Elis na intimidade

"Coisas que a gente se esquece de dizer
Frases que o vento vem as vezes me lembrar
Coisas que ficaram muito tempo por dizer
Na canção do vento não se cansam de voar..."
Esta semana, o Visão Geral está dedicando espaço a divulgar, às novas gerações, um pouco da vida e obra dessa que foi uma das maiores cantoras da MPB de todos os tempo, e que completará 30 anos de ausência no dia 19 próximo.

Açougueiro na Vila Albertina, zona norte, o português Manoel Rodrigues ajudava a cliente, que era baixinha, a descer de seu jipe. Maria Rita ia para o colo do comerciante. Elis usava o telefone da loja e até pegava emprestado alguns cruzeiros para ir à quitanda. "Ela entendia de carne. Tirava a peça do gancho e cortava o contra-filé da bisteca em pedaços grandes", conta.

"Ela fazia churrascos, era corintiana e gostava do Lula. Gravava discos no Bexiga e almoçava nas cantinas mais banais do bairro, sem cerimônia. Não é à toa que o povo se identifica com ela", diz o compositor Renato Teixeira, que alugou a casa de Elis na Cantareira quando a cantora se mudou para o último apartamento, na rua Melo Alves, Jardins, zona oeste.

O assessor de imprensa Marcio Gaspar trabalhou na divulgação do álbum "Essa Mulher" (1979). De tanto rodar a cidade a bordo de um Fiat 147 rumo às rádios paulistanas, os dois ficaram amigos. Gostavam também de varar a madrugada conversando em passeios de carro pela avenida Paulista. "Ela mudava de humor muito rápido, competia com as outras cantoras. Quando esbravejava, ficava completamente vesga. Mas era muito divertida", afirma.

João Marcello, filho de Elis com o compositor Ronaldo Bôscili, seu primeiro marido,  se lembra de passeios pelo Simba Safari, pelo Planetário e pelo Mercado Municipal. "Ela ia meio disfarçada com lenço e óculos escuros. De vez em quando era descoberta e precisávamos ir embora correndo. Mas, como adorava fazer esse tipo de coisa, sempre voltava", conta.

Foi de Elis a única visita que Rita Lee recebeu quando estava presa na cadeia do Hipódromo, em 1976. "Ela rodou a baiana para saber se me tratavam bem. Eu era da turma das guitarras contra a qual eles fizeram a passeata em 1967. Mas, a partir dali, viramos amigas de infância.".

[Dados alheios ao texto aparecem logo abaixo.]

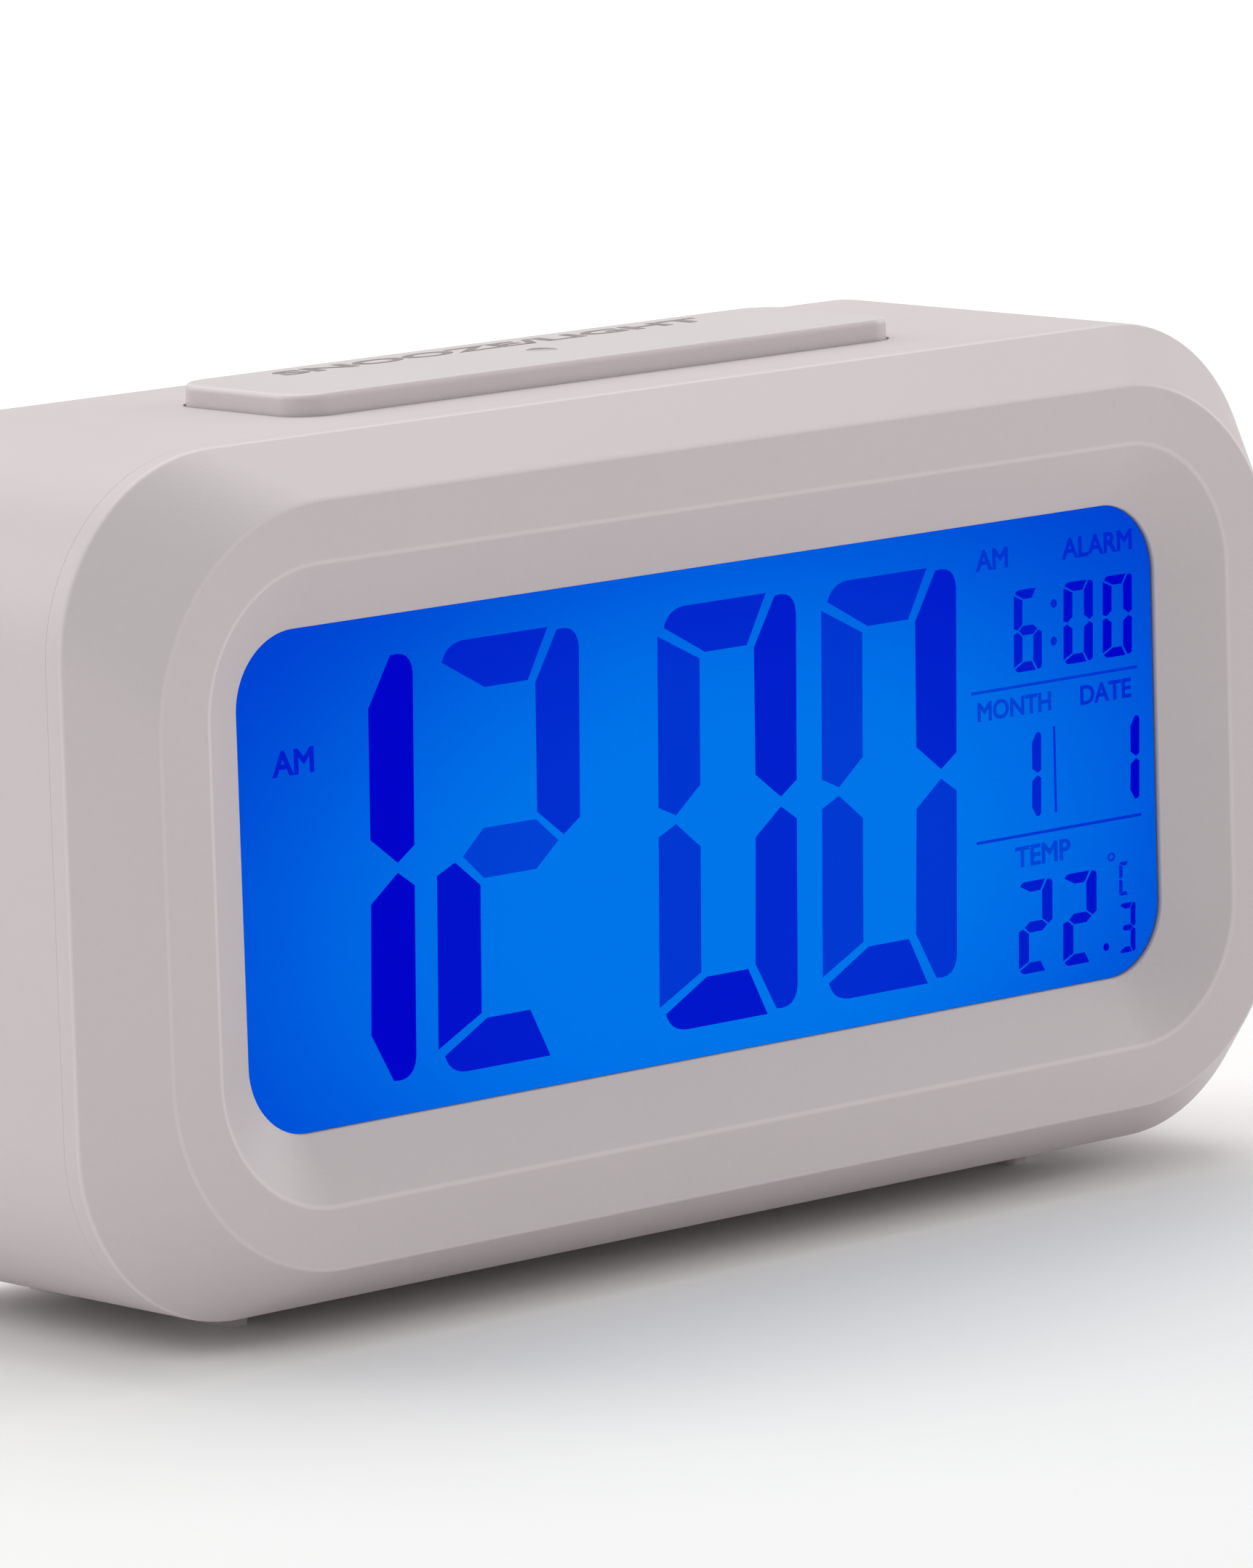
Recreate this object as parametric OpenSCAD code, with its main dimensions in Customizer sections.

Com a mudança para a serra da Cantareira, na zona norte, as reuniões caseiras se tornaram mais comuns. "Ao invés de cães de guarda, eram gansos brabíssimos que vinham nos receber. Morria de medo deles", também conta Rita.

A cantora Márcia, companheira desde as rádios gaúchas, também foi comadre. "Nós falávamos de maridos, bordado e artesanato. Nossos filhos estudavam no colégio Pueri Domus. Ela achava que São Paulo era o melhor lugar do Brasil para criar filhos", diz.

O compositor Thomas Roth esteve no hospital São Luiz após o nascimento de Maria Rita, caçula de Elis. "Ela optou por uma técnica de parto similar à dos indígenas. Foi nos receber na porta, enquanto César descansava na cama. Com um senso de humor incrível, apontou para César e disse: vejam no que deu o parto de índio."

Elis Regina já recebia o maior cachê do Brasil quando se mudou para um apartamento na avenida Rio Branco, na região central. Milton Nascimento foi até lá para mostrar suas músicas. "Gilberto Gil também era iniciante. Estava lá ajudando Elis a escolher repertório para o próximo disco", conta Milton. "Toquei todas as minhas músicas com os dois em silêncio. Até que ela me perguntou se não havia mais nenhuma. Por fim, apresentei a 'Canção do Sal' e ela decidiu gravar. Tudo que eu compus desde então foi para Elis", afirma.

A cantora liderou uma passeata contra as guitarras elétricas, na avenida Brigadeiro Luís Antonio, ao lado de Jair, Gil e Edu Lobo, antes de se mudar para o Rio e se casar com Ronaldo Bôscoli, em 1967. Só voltou após a separação e um novo casamento com o músico César Camargo Mariano.

Nos últimos anos, havia sempre três fotos no espelho do Camarim de Elis Regina. Nas fotos, três grandes amigos: Milton Nascimento, Rita Lee e Clara Nunes.